Виктор Эдуардович то и дело вспоминает чудесный купринский рассказ.
— Кажется, что Куприн сам побывал лошадью, — говорит он с нежной и странной на его резко нарезанном лице улыбкой. — Он и о наезднике пишет с точки зрения Изумруда: «Он весь точно какая-то необыкновенная лошадь — мудрая, сильная и бесстрашная. Он никогда не сердится, никогда не ударит хлыстом, даже не погрозит, а между тем когда он сидит в американке, то как радостно, гордо и приятно-страшно повиноваться каждому намеку его сильных, умных, все понимающих пальцев. Только он один умеет доводить Изумруда до того счастливого гармоничного состояния, когда все силы тела напрягаются в быстроте бега, и это так весело и так легко…»
— А Толстой, — говорю я, — разве он не был Холстомером?
— Нет, — покачал головой Ратомский. — Толстой — величайший писатель, его рассказ куда художественнее купринского, но он не сумел или не захотел стать лошадью. Наоборот, он Холстомера превратил в Толстого. Иными словами — очеловечил. Вспомните, как описана любовь Холстомера к Визапурихе — читать неловко, разве это лошади? Люди, да еще из толстовского, светского круга. А у Куприна чувство кобылы жеребцом передано опять же изнутри…

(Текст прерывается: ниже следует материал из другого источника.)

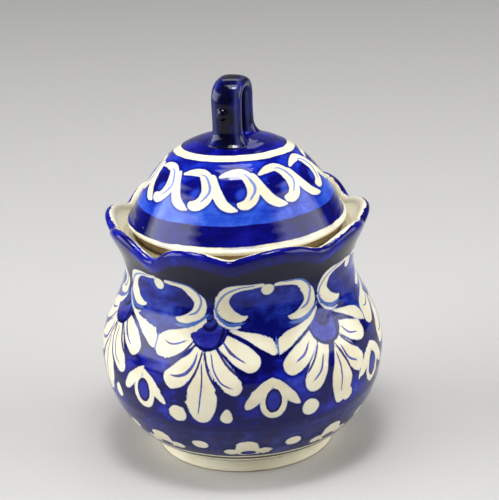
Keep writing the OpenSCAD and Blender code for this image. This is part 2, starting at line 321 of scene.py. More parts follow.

Но я забежал вперед, этот разговор происходил уже не в конюшне, а в доме Ратомского, на старой Скаковой улице, близ ипподрома. На этой сельского обличья улочке, неведомой даже коренным москвичам, хотя находится она в центре, против гостиницы «Советская» (бывший «Яр»), стоят два одинаковых двухэтажных, почерневших от лет деревянных дома, объединенных номером 5. Под ними, загнанная в трубу, струит свои тихие воды речка с милым именем Синичка. В одном из этих домов, не поймешь, на каком этаже, и живет Ратомский. Надо одолеть наружную, довольно крутую, по зиме обледеневшую лестницу, и с высокого крыльца через холодные сени попадаешь в квартиру. Видимо, это бельэтаж, да уж больно не идет изящное французское слово к древнерусскому жилью без ванны и горячей воды, но, слава Богу, с центральным отоплением и газом.